Anzhi Makhachkala
Est. 1991 · Russia
About Anzhi Makhachkala
Anzhi Makhachkala are one of Russian football's great curiosities: a club from the Dagestan republic in the North Caucasus who briefly became one of the most talked-about teams in the world. Founded in 1991, they were thrust into the global spotlight in 2011 when billionaire owner Suleiman Kerimov embarked on a spectacular spending spree, bringing Samuel Eto'o, Willian, and Roberto Carlos to the unlikely football outpost of Makhachkala under Dutch manager Guus Hiddink. The experiment ended as abruptly as it began, but the story is one no football fan will ever forget.
Founded in 1991 in Makhachkala, Dagestan, Anzhi competed in the Russian Premier League during their peak years and finished third in 2013. Following the withdrawal of major funding, they dropped through the divisions and have competed at lower levels since.

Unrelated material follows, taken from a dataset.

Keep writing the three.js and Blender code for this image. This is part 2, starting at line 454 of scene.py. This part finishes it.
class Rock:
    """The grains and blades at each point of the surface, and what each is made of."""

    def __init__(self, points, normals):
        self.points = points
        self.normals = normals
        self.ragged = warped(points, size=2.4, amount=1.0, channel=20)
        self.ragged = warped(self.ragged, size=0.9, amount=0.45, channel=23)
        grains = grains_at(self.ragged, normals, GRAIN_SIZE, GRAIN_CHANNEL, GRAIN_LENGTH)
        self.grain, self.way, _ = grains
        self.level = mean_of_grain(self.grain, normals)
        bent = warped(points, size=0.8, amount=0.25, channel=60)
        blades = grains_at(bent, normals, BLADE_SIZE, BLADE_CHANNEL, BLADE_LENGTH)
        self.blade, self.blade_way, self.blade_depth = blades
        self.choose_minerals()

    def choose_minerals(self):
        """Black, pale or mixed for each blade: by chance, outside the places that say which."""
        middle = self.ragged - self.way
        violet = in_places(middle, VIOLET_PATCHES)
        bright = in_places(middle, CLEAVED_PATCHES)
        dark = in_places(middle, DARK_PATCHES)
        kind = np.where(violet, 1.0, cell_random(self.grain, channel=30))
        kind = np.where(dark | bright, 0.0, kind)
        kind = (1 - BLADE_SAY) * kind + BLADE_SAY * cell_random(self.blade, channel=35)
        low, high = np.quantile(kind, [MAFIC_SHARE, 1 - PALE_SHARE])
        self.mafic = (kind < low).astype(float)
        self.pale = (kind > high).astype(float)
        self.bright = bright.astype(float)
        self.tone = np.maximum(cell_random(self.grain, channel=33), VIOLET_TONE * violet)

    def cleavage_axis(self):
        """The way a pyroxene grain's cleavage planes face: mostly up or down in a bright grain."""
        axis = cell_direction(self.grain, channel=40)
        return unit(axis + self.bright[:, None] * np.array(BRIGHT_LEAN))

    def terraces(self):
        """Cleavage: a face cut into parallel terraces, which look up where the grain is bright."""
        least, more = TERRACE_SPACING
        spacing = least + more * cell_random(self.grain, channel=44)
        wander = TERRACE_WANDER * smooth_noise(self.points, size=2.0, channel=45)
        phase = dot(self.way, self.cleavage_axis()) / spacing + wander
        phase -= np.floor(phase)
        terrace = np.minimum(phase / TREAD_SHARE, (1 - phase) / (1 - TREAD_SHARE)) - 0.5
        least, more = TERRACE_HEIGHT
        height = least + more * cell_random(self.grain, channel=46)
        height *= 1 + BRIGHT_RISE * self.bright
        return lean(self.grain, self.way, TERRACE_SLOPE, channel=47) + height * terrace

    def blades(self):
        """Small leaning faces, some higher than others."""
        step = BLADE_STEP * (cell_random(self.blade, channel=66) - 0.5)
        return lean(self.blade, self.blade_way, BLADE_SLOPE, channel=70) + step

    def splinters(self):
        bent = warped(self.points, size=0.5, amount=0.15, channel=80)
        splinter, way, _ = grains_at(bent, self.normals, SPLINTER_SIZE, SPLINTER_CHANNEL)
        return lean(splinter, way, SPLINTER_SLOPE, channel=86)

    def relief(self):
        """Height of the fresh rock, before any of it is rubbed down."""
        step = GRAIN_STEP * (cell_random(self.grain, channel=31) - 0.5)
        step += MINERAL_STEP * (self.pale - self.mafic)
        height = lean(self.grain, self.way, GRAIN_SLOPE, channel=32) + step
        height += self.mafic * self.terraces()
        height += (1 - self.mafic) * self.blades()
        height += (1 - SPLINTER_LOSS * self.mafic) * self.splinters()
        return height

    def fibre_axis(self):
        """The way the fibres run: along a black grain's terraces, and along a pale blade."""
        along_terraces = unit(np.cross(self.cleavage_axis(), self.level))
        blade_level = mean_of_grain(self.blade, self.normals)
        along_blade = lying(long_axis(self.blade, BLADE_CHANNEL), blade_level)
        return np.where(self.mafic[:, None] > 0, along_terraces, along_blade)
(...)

Dark blue and yellow are the colours of Anzhi, and the kits from the 2011 to 2013 era carry a unique place in football shirt history. The sight of Samuel Eto'o, one of the world's most celebrated strikers, wearing an Anzhi shirt while earning a reported weekly wage that made headlines globally remains one of the more surreal images in modern football. Collectors prize those shirts precisely because the story was so extraordinary and so short-lived, a remarkable footnote written into the fabric of Russian football.